Elbette modern zamanlarda milletlerin varlığını ve birliğini temsil eden yeni kahramanların ortaya çıkması seyrekleşmiştir. Ancak ne mutlu bize ki, Osmanlı İmparatorluğuyla beraber büyük Türk milletini de tarihin karanlığında yok etmek isteyen emperyalist devletlere karşı büyük bir kahraman ortaya çıkmış ve Türk birliğini, varlığını ve ilelebet yaşayacak olmasını temin etmiştir. O büyük kahraman, Mustafa Kemal Atatürk’ten başkası değildir.

İşte her 10 Kasım’da, yurdun dört bir yanından akın akın Anıtkabir’e ziyarete giden, saat 9’u 5 geçe saygı duruşuna geçen milyonlarca insan, bazı kendini bilmezlerin iddia ettiği gibi “puta tapmaya” değil, Türk milletinin varlığına, birliğine ve sonsuza kadar yaşayacağına dair kararlılıklarını göstermek için Atatürk’ü anmaktadır. Bir başka deyişle, milyonlarca insanın Atatürk’e duyduğu sevgiyi anlamayan odaklar, aslında Atatürk üzerinden Türk milletine saldırmaktadır, Türk birliğini parçalamaya çalışmaktadır ve Türk düşmanlarına hizmet etmektedir.

Her yaştan Cumhuriyet çocuğu olarak bizler, elbette ki, kafalarını emperyalizmin hizmetine sunmuş böylesi insanların yalanlarıyla ya da iftiralarıyla hareket etmeyiz. Biz, tarih boyunca, büyük Türk milletinin yaptığı gibi, bugünlere ulaşmamızı sağlayan kahramanlarımızı anarak, aslında tüm dünyaya “biz varız ve sonsuza kadar da var olacağız” diye haykırmış oluruz.

Büyük önderimizin ebediyete intikalinin 84.yıl dönümünde de, büyük bir kararlılık içinde Atamızı anarak, dahili ve harici bedhahlara aynı gür sesle haykıracağız: “Biz varız ve sonsuza kadar da var olacağız.”

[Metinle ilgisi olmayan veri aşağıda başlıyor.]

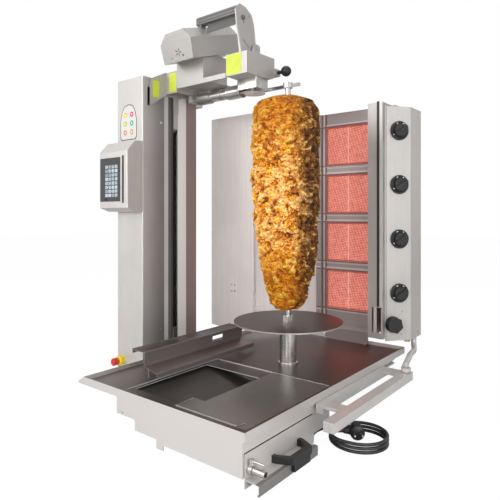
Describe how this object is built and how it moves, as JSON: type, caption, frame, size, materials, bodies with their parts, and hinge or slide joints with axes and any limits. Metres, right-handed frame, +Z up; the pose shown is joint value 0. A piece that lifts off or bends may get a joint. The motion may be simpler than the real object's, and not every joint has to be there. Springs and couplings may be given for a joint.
{
  "type": "automatic doner kebab grill",
  "caption": "Gas doner grill with a turning spit, a lifting arm with a round blade, ceramic burners on a sliding unit, control tower and drip drawer.",
  "frame": {"origin": "on the table, in the middle of the round centre foot under the spit axis", "axes": "+Z up along the spit axis, +X to the right along the front fascia, +Y to the back, where the burners stand"},
  "size_m": [1.019, 0.963, 1.2487],
  "materials": {
    "sheet_steel": "satin brushed sheet",
    "light_steel": "satin brushed sheet",
    "polished_steel": "polished bar",
    "black_plastic": "fine grain",
    "grey_plastic": "satin",
    "screen_glass": "gloss",
    "ceramic": "porous glowing ceramic",
    "meat": "roasted and moist",
    "black_rubber": "matte",
    "yellow_plastic": "gloss",
    "red_plastic": "gloss",
    "motor_grey": "cast",
    "gas_brass": "drawn pipe"
  },
  "bodies": {
    "base": {"top_plate": "sheet_steel", "base_housing": "sheet_steel", "meat_chute": "sheet_steel", "feet": "black_rubber", "under_frame": "sheet_steel", "pedestal_tube": "light_steel", "spit_gearmotor": "motor_grey", "tower_cabinet": "light_steel", "hmi_box": "grey_plastic", "touch_screen": "screen_glass", "estop_collar": "yellow_plastic", "column_housing": "sheet_steel", "lift_rail": "polished_steel", "lift_motor": "motor_grey", "deflector_trough": "sheet_steel", "spit_support": "polished_steel", "cord_gland": "black_plastic", "cord_lead": "black_rubber", "cord_coil": "black_rubber", "cord_tail": "black_rubber", "mains_plug": "black_rubber"},
    "drawer": {"drawer_box": "sheet_steel", "drawer_handle": "black_plastic", "drain_valve": "polished_steel"},
    "drain_lever": {"drain_lever": "polished_steel"},
    "well_cover": {"slide_cover": "sheet_steel"},
    "spit": {"turntable": "light_steel", "spit_rod": "polished_steel", "doner_meat": "meat", "drive_shaft": "polished_steel"},
    "motor_pinion": {"motor_pinion": "motor_grey"},
    "lift_screw": {"lift_screw": "polished_steel"},
    "panel_button": {"hmi_button": "black_plastic"},
    "stop_button": {"estop_button": "red_plastic"},
    "carriage": {"carriage_spine": "light_steel", "arm_frame": "light_steel", "arm_end_block": "light_steel", "cutter_drive": "light_steel"},
    "lock_knob": {"ball_knob": "black_plastic"},
    "depth_adjuster": {"depth_adjuster": "polished_steel"},
    "blade": {"blade_disc": "polished_steel"},
    "head": {"head_cover": "light_steel", "head_side_plate": "light_steel", "handle_bar": "light_steel"},
    "burner_unit": {"burner_frame": "sheet_steel", "burner_casings": "sheet_steel", "burner_tiles": "ceramic", "gas_manifold": "gas_brass", "side_shield": "sheet_steel", "oblique_panel": "sheet_steel", "knob_panel": "light_steel", "link_tube": "polished_steel", "slide_frame": "sheet_steel"},
    "wing": {"wing_panel": "sheet_steel"},
    "gas_knob_a": {"gas_knob_1": "black_plastic"},
    "gas_knob_b": {"gas_knob_2": "black_plastic"},
    "gas_knob_c": {"gas_knob_3": "black_plastic"},
    "gas_knob_d": {"gas_knob_4": "black_plastic"},
    "unit_knob": {"burner_motor_knob": "black_plastic"}
  },
  "joints": [
    {"name": "drawer_slide", "type": "slide", "parent": "base", "child": "drawer", "axis": [1, 0, 0], "range_m": [0, 0.2]},
    {"name": "drain_lever_turn", "type": "hinge", "parent": "drawer", "child": "drain_lever", "pos_m": [0.2243, -0.464, 0.06], "axis": [0, 0, 1], "range_deg": [0, 90]},
    {"name": "well_cover_slide", "type": "slide", "parent": "base", "child": "well_cover", "axis": [-1, 0, 0], "range_m": [0, 0.175]},
    {"name": "spit_spin", "type": "hinge", "parent": "base", "child": "spit", "pos_m": [0, 0, 0.3], "axis": [0, 0, 1], "continuous": true},
    {"name": "pinion_spin", "type": "hinge", "parent": "base", "child": "motor_pinion", "pos_m": [-0.0562, 0, 0.05], "axis": [0, 0, 1], "continuous": true},
    {"name": "carriage_lift", "type": "slide", "parent": "base", "child": "carriage", "axis": [0, 0, 1], "range_m": [-0.69, 0]},
    {"name": "lift_screw_spin", "type": "hinge", "parent": "base", "child": "lift_screw", "pos_m": [-0.545, 0.045, 0.5], "axis": [0, 0, 1], "range_deg": [-9940, 0]},
    {"name": "panel_button_press", "type": "slide", "parent": "base", "child": "panel_button", "axis": [0, 1, 0], "range_m": [0, 0.0015], "stiffness_N_per_m": 600, "springref_m": -0.0008},
    {"name": "stop_button_press", "type": "slide", "parent": "base", "child": "stop_button", "axis": [0, 1, 0], "range_m": [0, 0.005], "stiffness_N_per_m": 800, "springref_m": -0.002},
    {"name": "head_tilt", "type": "hinge", "parent": "carriage", "child": "head", "pos_m": [-0.3, 0.02, 1.118], "axis": [-1, 0, 0], "range_deg": [0, 20]},
    {"name": "lock_knob_pull", "type": "slide", "parent": "carriage", "child": "lock_knob", "axis": [1, 0, 0], "range_m": [0, 0.008], "stiffness_N_per_m": 900, "springref_m": -0.004},
    {"name": "depth_adjuster_turn", "type": "hinge", "parent": "carriage", "child": "depth_adjuster", "pos_m": [-0.37, 0.025, 0.99], "axis": [1, 0, 0], "range_deg": [-180, 180]},
    {"name": "blade_spin", "type": "hinge", "parent": "carriage", "child": "blade", "pos_m": [-0.158, 0.025, 0.975], "axis": [0, 0, 1], "continuous": true},
    {"name": "burner_unit_slide", "type": "slide", "parent": "base", "child": "burner_unit", "axis": [0, 1, 0], "range_m": [-0.08, 0]},
    {"name": "wing_fold", "type": "hinge", "parent": "burner_unit", "child": "wing", "pos_m": [-0.299, 0.205, 0.5], "axis": [0, 0, 1], "range_deg": [-45, 0]},
    {"name": "gas_knob_a_turn", "type": "hinge", "parent": "burner_unit", "child": "gas_knob_a", "pos_m": [0.21094, 0.35188, 0.855], "axis": [0.763, -0.6464, 0], "range_deg": [0, 200]},
    {"name": "gas_knob_b_turn", "type": "hinge", "parent": "burner_unit", "child": "gas_knob_b", "pos_m": [0.21094, 0.35188, 0.674], "axis": [0.763, -0.6464, 0], "range_deg": [0, 200]},
    {"name": "gas_knob_c_turn", "type": "hinge", "parent": "burner_unit", "child": "gas_knob_c", "pos_m": [0.21094, 0.35188, 0.491], "axis": [0.763, -0.6464, 0], "range_deg": [0, 200]},
    {"name": "gas_knob_d_turn", "type": "hinge", "parent": "burner_unit", "child": "gas_knob_d", "pos_m": [0.21094, 0.35188, 0.3095], "axis": [0.763, -0.6464, 0], "range_deg": [0, 200]},
    {"name": "unit_knob_turn", "type": "hinge", "parent": "burner_unit", "child": "unit_knob", "pos_m": [0.19569, 0.33388, 0.205], "axis": [0.763, -0.6464, 0], "range_deg": [-150, 150]}
  ],
  "couplings": [
    {"joint": "pinion_spin", "follows": "spit_spin", "ratio": -2.5},
    {"joint": "lift_screw_spin", "follows": "carriage_lift", "rad_per_m": 251.33}
  ]
}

Pek çoğunuzun bildiği gibi, 10 Kasım benim için iki kere önemli. Fikri babam Mustafa Kemal gibi sevgili babam Prof.Dr.Mehmet Oran da bir 10 Kasım günü aramızdan ayrıldı. Babam, çok değerli doktorlar yetiştirmiş, hocaların hocası olarak anılan bir doktordu. Ancak ne üzücüdür ki, kendisine doktor diyen şovmenlerin hataları sonucunda, hiç beklenmedik bir zamanda hayata veda etti. Bu yüzden her 10 Kasım geldiğinde, kendimi değişik duyguların içinde bulurum. Fikri babamı ve babam Prof.Dr. Mehmet Oran’ı düşünerek, onları ne kadar sevdiğimi en derinimde hissederek geçiririm günümü. Umuyorum ki, her ikisi de gittikleri yerde huzur bulmuşlardır. Ve umarım her ikisi de, evlatları olarak benim, onların fikirleri doğrultusunda mücadeleye devam ettiğimi ve Türk milletine umut olmak için gece gündüz çabaladığımı görüyorlardır. Ruhları şad olsun.